Вскоре священник возвратился.
– Сын мой, я получил кое-какие наставления. Врач думает, что твоя супруга может выжить. Следи, чтобы она не сбрасывала одеяло, и не давай ей ничего делать, когда она придет в себя.
– Можете на меня положиться, святой отец, – твердо произнес Филип.
– Меня заботит не твое возвращение, не то, что она чрезмерно обрадуется, когда увидит тебя. Радость редко убивает, даже сильная радость. Увы, есть иные поводы для беспокойства.
– О чем вы говорите, святой отец?
– Филип, твоя Амина страдает уже тринадцатый день. И все это время я почти неотрывно находился при ней, уходил, лишь когда меня призывали мои обязанности перед другими страждущими. Я опасался оставлять ее, Филип, ибо в горячечном бреду она поведала такое, от чего моя душа преисполнилась ужаса. Должно быть, эти мысли преследовали ее давно и замедляли выздоровление. Филип Вандердекен, вспомни, однажды я просил тебя открыть мне тайну – ту самую, что свела в могилу твою мать и непременно сведет туда же твою молодую жену, ибо жена твоя о ней тоже осведомлена, верно?
– Да, святой отец, – признал Филип с тоской в голосе.
– Что ж, в горячке она выдала мне все. Более того, рассказала то, о чем мы сейчас говорить не станем. Следи за нею, Филип. Я вернусь через полчаса. По словам врача, к тому времени станет окончательно ясно, поправится ли она или покинет тебя навсегда.
Филип шепотом сообщил священнику, что с ним прибыл отец Матиаш и тому нужно объяснить, что происходит в доме, а также позаботиться о нем. Отец Сейзен кивнул и вышел. Филип снова сел у кровати и задернул занавеску.
Пожалуй, нет и не бывает чувства мучительнее того, которое испытывал Филип. Радостное предвкушение встречи с любимой и желание поскорее заключить в объятия ту, о ком он постоянно думал на протяжении долгой разлуки, внезапно обернулись беспокойством и опасениями за жизнь супруги, что лежала сейчас совсем рядом и одновременно как бы очень далеко, изнемогая в схватке с болезнью… Ее мысли скитались неведомо где, ее глаза не видели мужа, само ее земное бытие висело на волоске, а царь ужасов[36]

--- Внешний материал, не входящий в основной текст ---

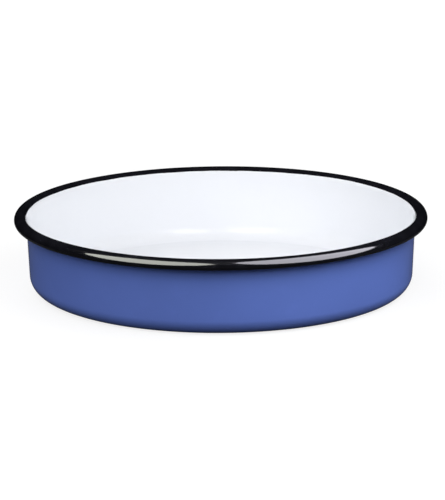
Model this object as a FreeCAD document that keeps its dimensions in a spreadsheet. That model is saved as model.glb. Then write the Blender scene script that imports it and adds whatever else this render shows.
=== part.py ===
# Round baking pan pressed from one sheet of enamelled steel, with a rolled rim.
# Millimetres, +Z up. The origin is the centre of the base, on the plane that the pan stands on.
import FreeCAD, Part
import os
from math import cos, degrees, atan2, radians, sin, tan

import Sketcher

# Driving dimensions: name, value, what it measures.
SIZES = [
    ("rim_diameter", 320.0, "outside width over the rolled rim"),
    ("pan_height", 60.0, "standing plane to the crest of the rim"),
    ("sheet_thickness", 1.0, "steel with the enamel on both its faces"),
    ("wall_draft", 2.3, "degrees that the wall leans outwards"),
    ("corner_radius", 12.0, "outside radius between the wall and the base"),
    ("flare_radius", 5.4, "face of the sheet where the wall turns over to the crest"),
    ("crest_radius", 5.0, "face of the sheet from the crest to the side of the rim"),
    ("crest_angle", 85.0, "degrees that the sheet turns round the crest radius"),
    ("under_radius", 3.5, "tighter bend of the rim's lower outer edge"),
    ("under_angle", 80.0, "degrees that the sheet turns round the under radius"),
    ("return_radius", 5.2, "face of the sheet on its way back to the wall, under the rim"),
    ("return_angle", 75.0, "degrees that the sheet turns round the return radius"),
    ("foot_width", 8.0, "flat ring that the pan stands on"),
    ("base_crown", 0.8, "rise of the base from the foot ring to its centre"),
]

# Curves of the section, in order round the sheet. The back is the outside of the pan
# as far as the crest, and the face is its inside.
CURVES = ["axis", "crown_back", "foot_back", "corner_back", "wall_back", "flare_back",
          "crest_back", "under_back", "return_back", "edge", "return_face", "under_face", "crest_face",
          "flare_face", "wall_face", "corner_face", "foot_face", "crown_face"]

# Points of a curve, and the sketch's own axes.
START, END, CENTRE = 1, 2, 3
HORIZONTAL_AXIS, VERTICAL_AXIS = -1, -2

# Ends that meet at a corner, and ends that run smoothly into each other.
CORNERS = [
    ("axis", START, "crown_back", END),
    ("crown_back", START, "foot_back", START),
    ("foot_face", START, "crown_face", START),
    ("crown_face", END, "axis", END),
]
SMOOTH_JOINTS = [
    ("foot_back", END, "corner_back", START),
    ("corner_back", END, "wall_back", START),
    ("wall_back", END, "flare_back", END),
    ("flare_back", START, "crest_back", END),
    ("crest_back", START, "under_back", END),
    ("under_back", START, "return_back", END),
    ("return_back", START, "edge", START),
    ("edge", END, "return_face", START),
    ("return_face", END, "under_face", START),
    ("under_face", END, "crest_face", START),
    ("crest_face", END, "flare_face", START),
    ("flare_face", END, "wall_face", END),
    ("wall_face", START, "corner_face", END),
    ("corner_face", START, "foot_face", END),
]
CONCENTRIC = [
    ("corner_back", "corner_face"),
    ("flare_back", "flare_face"),
    ("crest_back", "crest_face"),
    ("under_back", "under_face"),
    ("return_back", "return_face"),
]


def add_sheet(doc):
    """Spreadsheet of the driving dimensions, with an alias on each value."""
    sheet = doc.addObject("Spreadsheet::Sheet", "Sizes")
    for row, (name, value, meaning) in enumerate(SIZES, start=1):
        sheet.set(f"A{row}", name)
        sheet.set(f"B{row}", str(value))
        sheet.set(f"C{row}", meaning)
        sheet.setAlias(f"B{row}", name)
    doc.recompute()
    return sheet


def origin_feature(body, role):
    """Origin plane or axis of a body, found by its role."""
    return next(feature for feature in body.Origin.OriginFeatures if feature.Role == role)


def point_at(centre, radius, angle):
    """Point on a circle, with the angle in degrees."""
    turn = radians(angle)
    return centre + FreeCAD.Vector(radius * cos(turn), radius * sin(turn), 0)


def arc(centre, radius, start, end):
    """Arc that runs counter-clockwise between two angles in degrees."""
    circle = Part.Circle(centre, FreeCAD.Vector(0, 0, 1), radius)
    return Part.ArcOfCircle(circle, radians(start), radians(end))


def section_curves(sheet):
    """The section's curves at their true places, in the order of CURVES."""
    thick = sheet.sheet_thickness
    draft = sheet.wall_draft
    crest_end = 90 - sheet.crest_angle
    under_end = crest_end - sheet.under_angle
    roll_end = under_end - sheet.return_angle
    tightening = sheet.crest_radius - sheet.under_radius
    under_x = sheet.rim_diameter / 2 - sheet.under_radius
    crest_x = under_x - tightening * cos(radians(crest_end))
    crest = FreeCAD.Vector(crest_x, sheet.pan_height - sheet.crest_radius, 0)
    under = point_at(crest, tightening, crest_end)
    back_to_wall = point_at(under, sheet.under_radius - sheet.return_radius, under_end)
    edge = point_at(back_to_wall, sheet.return_radius - thick / 2, roll_end)

    flare = FreeCAD.Vector(crest_x, sheet.pan_height - sheet.flare_radius, 0)
    flare_back = sheet.flare_radius - thick
    lean = (flare.y - sheet.corner_radius) * tan(radians(draft))
    corner_x = crest_x - lean - (flare_back + sheet.corner_radius) / cos(radians(draft))
    corner = FreeCAD.Vector(corner_x, sheet.corner_radius, 0)
    corner_face = sheet.corner_radius - thick

    foot_x = corner_x - sheet.foot_width
    crown = sheet.base_crown
    crown_radius = (foot_x ** 2 + crown ** 2) / (2 * crown)
    crown_back = FreeCAD.Vector(0, crown - crown_radius, 0)
    crown_face = crown_back + FreeCAD.Vector(0, thick, 0)
    crown_start = degrees(atan2(crown_radius - crown, foot_x))
    curves = {
        "axis": Part.LineSegment(FreeCAD.Vector(0, crown, 0), FreeCAD.Vector(0, crown + thick, 0)),
        "crown_back": arc(crown_back, crown_radius, crown_start, 90),
        "foot_back": Part.LineSegment(FreeCAD.Vector(foot_x, 0, 0), FreeCAD.Vector(corner_x, 0, 0)),
        "corner_back": arc(corner, sheet.corner_radius, -90, -draft),
        "wall_back": Part.LineSegment(point_at(corner, sheet.corner_radius, -draft),
                                      point_at(flare, flare_back, 180 - draft)),
        "flare_back": arc(flare, flare_back, 90, 180 - draft),
        "crest_back": arc(crest, sheet.crest_radius - thick, crest_end, 90),
        "under_back": arc(under, sheet.under_radius - thick, under_end, crest_end),
        "return_back": arc(back_to_wall, sheet.return_radius - thick, roll_end, under_end),
        "edge": arc(edge, thick / 2, roll_end - 180, roll_end),
        "return_face": arc(back_to_wall, sheet.return_radius, roll_end, under_end),
        "under_face": arc(under, sheet.under_radius, under_end, crest_end),
        "crest_face": arc(crest, sheet.crest_radius, crest_end, 90),
        "flare_face": arc(flare, sheet.flare_radius, 90, 180 - draft),
        "wall_face": Part.LineSegment(point_at(corner, corner_face, -draft),
                                      point_at(flare, sheet.flare_radius, 180 - draft)),
        "corner_face": arc(corner, corner_face, -90, -draft),
        "foot_face": Part.LineSegment(FreeCAD.Vector(foot_x, thick, 0),
                                      FreeCAD.Vector(corner_x, thick, 0)),
        "crown_face": arc(crown_face, crown_radius, crown_start, 90),
    }
    return [curves[name] for name in CURVES]


def join_curves(sketch, index):
    """Close the section and hold its round parts concentric and square to the axis."""
    for first, first_end, second, second_end in CORNERS:
        sketch.addConstraint(Sketcher.Constraint(
            "Coincident", index[first], first_end, index[second], second_end))
    for first, first_end, second, second_end in SMOOTH_JOINTS:
        sketch.addConstraint(Sketcher.Constraint(
            "Tangent", index[first], first_end, index[second], second_end))
    for back, face in CONCENTRIC:
        sketch.addConstraint(Sketcher.Constraint(
            "Coincident", index[back], CENTRE, index[face], CENTRE))
    for curve, point, line in [
        ("axis", START, VERTICAL_AXIS),
        ("axis", END, VERTICAL_AXIS),
        ("crown_back", CENTRE, VERTICAL_AXIS),
        ("crown_face", CENTRE, VERTICAL_AXIS),
        ("foot_back", START, HORIZONTAL_AXIS),
        ("foot_back", END, HORIZONTAL_AXIS),
    ]:
        sketch.addConstraint(Sketcher.Constraint("PointOnObject", index[curve], point, line))
    sketch.addConstraint(Sketcher.Constraint("Horizontal", index["foot_face"]))
    for first, second, point in [("flare_back", "crest_back", CENTRE), ("foot_back", "foot_face", START)]:
        sketch.addConstraint(Sketcher.Constraint(
            "Vertical", index[first], point, index[second], point))


def bind(sketch, name, expression, *constraint):
    """Add a dimension and tie it to the spreadsheet."""
    number = sketch.addConstraint(Sketcher.Constraint(*constraint))
    sketch.renameConstraint(number, name)
    sketch.setExpression(f"Constraints.{name}", expression)


def size_curves(sketch, index, sheet):
    """Dimension the section from the spreadsheet."""
    thick = sheet.sheet_thickness
    origin = (HORIZONTAL_AXIS, START)
    bind(sketch, "flare_face_radius", "Sizes.flare_radius",
         "Radius", index["flare_face"], sheet.flare_radius)
    bind(sketch, "flare_back_radius", "Sizes.flare_radius - Sizes.sheet_thickness",
         "Radius", index["flare_back"], sheet.flare_radius - thick)
    for name in ["crest", "under", "return"]:
        bind(sketch, f"{name}_face_radius", f"Sizes.{name}_radius",
             "Radius", index[f"{name}_face"], sheet.get(f"{name}_radius"))
        bind(sketch, f"{name}_sweep", f"Sizes.{name}_angle * 1 deg",
             "Angle", index[f"{name}_face"], radians(sheet.get(f"{name}_angle")))
    bind(sketch, "corner_back_radius", "Sizes.corner_radius",
         "Radius", index["corner_back"], sheet.corner_radius)
    bind(sketch, "corner_face_radius", "Sizes.corner_radius - Sizes.sheet_thickness",
         "Radius", index["corner_face"], sheet.corner_radius - thick)
    bind(sketch, "wall_slope", "(90 - Sizes.wall_draft) * 1 deg",
         "Angle", index["wall_back"], radians(90 - sheet.wall_draft))
    bind(sketch, "rim_side", "Sizes.rim_diameter / 2 - Sizes.under_radius",
         "DistanceX", *origin, index["under_face"], CENTRE, sheet.rim_diameter / 2 - sheet.under_radius)
    bind(sketch, "crest_height", "Sizes.pan_height",
         "DistanceY", *origin, index["crest_face"], END, sheet.pan_height)
    bind(sketch, "foot_ring", "Sizes.foot_width",
         "DistanceX", index["foot_back"], START, index["foot_back"], END, sheet.foot_width)
    bind(sketch, "crown_rise", "Sizes.base_crown",
         "DistanceY", *origin, index["axis"], START, sheet.base_crown)
    bind(sketch, "base_thickness", "Sizes.sheet_thickness",
         "DistanceY", index["axis"], START, index["axis"], END, thick)


def add_pan(doc, sheet):
    """The whole pan: one closed section of the sheet, turned about the upright axis."""
    body = doc.addObject("PartDesign::Body", "Pan")
    body.Label = "pan"
    sketch = body.newObject("Sketcher::SketchObject", "SheetSection")
    sketch.AttachmentSupport = [(origin_feature(body, "XZ_Plane"), "")]
    sketch.MapMode = "FlatFace"
    sketch.addGeometry(section_curves(sheet), False)
    index = {name: number for number, name in enumerate(CURVES)}
    join_curves(sketch, index)
    size_curves(sketch, index, sheet)
    doc.recompute()

    turned = body.newObject("PartDesign::Revolution", "TurnedSheet")
    turned.Profile = sketch
    turned.ReferenceAxis = (origin_feature(body, "Z_Axis"), [""])
    turned.Angle = 360.0
    sketch.Visibility = False
    body.Placement = FreeCAD.Placement()
    doc.recompute()
    return body


def check_document(doc, parts):
    """Stop on a failed object, or on a sub-part that isn't one valid solid."""
    for item in doc.Objects:
        if "Invalid" in item.State or "Error" in item.State:
            raise RuntimeError(f"{item.Name} failed: {item.State}")
    for part in parts:
        shape = part.Shape
        if shape.isNull() or not shape.isValid() or len(shape.Solids) != 1:
            raise RuntimeError(f"{part.Label} isn't one valid solid")


def main():
    os.makedirs("parts", exist_ok=True)
    doc = FreeCAD.newDocument("BakingPan")
    sheet = add_sheet(doc)
    parts = [add_pan(doc, sheet)]
    check_document(doc, parts)
    for part in parts:
        part.Shape.exportStep(f"parts/{part.Label}.step")
        print(part.Label, "volume", round(part.Shape.Volume, 1), "mm3", part.Shape.BoundBox)


main()
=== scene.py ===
"""Looks of the round enamelled baking pan: its fired enamels, the floor, the lights and the camera."""
from math import ceil, cos, pi, radians, sin, tan

import bpy
from mathutils import Matrix, Vector, noise


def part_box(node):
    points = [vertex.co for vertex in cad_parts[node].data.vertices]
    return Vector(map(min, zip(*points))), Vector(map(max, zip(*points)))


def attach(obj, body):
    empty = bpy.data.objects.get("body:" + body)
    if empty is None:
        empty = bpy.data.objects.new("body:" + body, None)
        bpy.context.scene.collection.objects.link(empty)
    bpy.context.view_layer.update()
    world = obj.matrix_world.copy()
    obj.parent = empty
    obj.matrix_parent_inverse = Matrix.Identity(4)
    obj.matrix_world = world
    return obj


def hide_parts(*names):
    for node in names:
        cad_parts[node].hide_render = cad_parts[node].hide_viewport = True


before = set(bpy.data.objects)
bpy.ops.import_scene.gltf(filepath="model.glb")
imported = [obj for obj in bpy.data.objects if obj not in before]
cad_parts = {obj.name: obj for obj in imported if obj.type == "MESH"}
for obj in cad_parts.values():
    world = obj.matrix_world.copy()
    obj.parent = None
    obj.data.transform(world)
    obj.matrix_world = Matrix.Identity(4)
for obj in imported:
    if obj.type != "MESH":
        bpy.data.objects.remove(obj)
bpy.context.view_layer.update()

# Section of the sheet, in metres and degrees, as the solid has it.
pan_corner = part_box("pan")[1]
RIM_RADIUS = pan_corner.x
PAN_HEIGHT = pan_corner.z
SHEET = 0.001
WALL_DRAFT = 2.3
CORNER_RADIUS = 0.012
FLARE_RADIUS = 0.0054
CREST_RADIUS = 0.005
CREST_ANGLE = 85
UNDER_RADIUS = 0.0035
UNDER_ANGLE = 80
RETURN_RADIUS = 0.0052
RETURN_ANGLE = 75
FOOT_WIDTH = 0.008
BASE_CROWN = 0.0008

# Mesh spacing: steps round the pan, and the longest step on an arc (degrees) and on a line (metres).
TURNS = 320
ARC_STEP = 7
LINE_STEP = 0.004

# The black enamel: where it ends past the crest (degrees) and on the wall under the rim (metres).
BLACK_INSIDE = 60
BLACK_OUTSIDE = 0.053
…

занес над нею свое грозное копье и выжидал урочного мгновения, дабы вонзить оное в охваченную лихорадкой плоть.«Увы, милая моя Амина, – думал Филип. – Прав был отец Матиаш, когда убеждал меня по пути домой не радоваться преждевременно, ибо обрел я не счастье, как рассчитывал, а только горе. Господь всемогущий, яви Свою милость, прости меня! Если я любил это ангельское создание, сотворенное Тобою, более, чем любил Тебя, пощади ее, молю, пощади, ведь без нее я пропаду».
Он закрыл лицо руками и некоторое время оставался в таком положении, безмолвно молясь. Потом наклонился над Аминой и запечатлел поцелуй на ее горячих губах. Несмотря на жар, губы эти были чуть влажными. Скажем больше, Филип заметил, что и на лбу жены выступил пот. Он взял ее ладонь и тоже ощутил влагу. Тогда он плотнее накрыл Амину одеялом и стал ждать, изнывая от беспокойства и надежды.
Спустя четверть часа он порадовался тому, что дыхание Амины, тело которой сделалось мокрым от обильного пота, стало заметно свободнее и ровнее. Прежде она лежала, совершенно безучастная ко всему вокруг, а теперь зашевелилась. Филип исправно поправлял одеяло, которое она норовила сбросить, и наконец Амина, как ему показалось, погрузилась в крепкий и здоровый сон.
Вскоре явились отец Сейзен и врач. Филип в нескольких словах поведал им обо всем, чему был свидетелем у постели больной. Врач подошел к кровати – и быстро вернулся.
– Ваша супруга останется с вами, минхеер, но не советую показываться ей на глаза вот так вдруг, поскольку в ее ослабленном состоянии это может дурно сказаться на здоровье. Пусть проспит столько, сколько сможет. Когда она пробудится, сознание вернется к ней. Тогда препоручите ее заботам отца Сейзена.
– Могу ли я задержаться тут, покуда она не очнется? А потом сразу уйду, обещаю.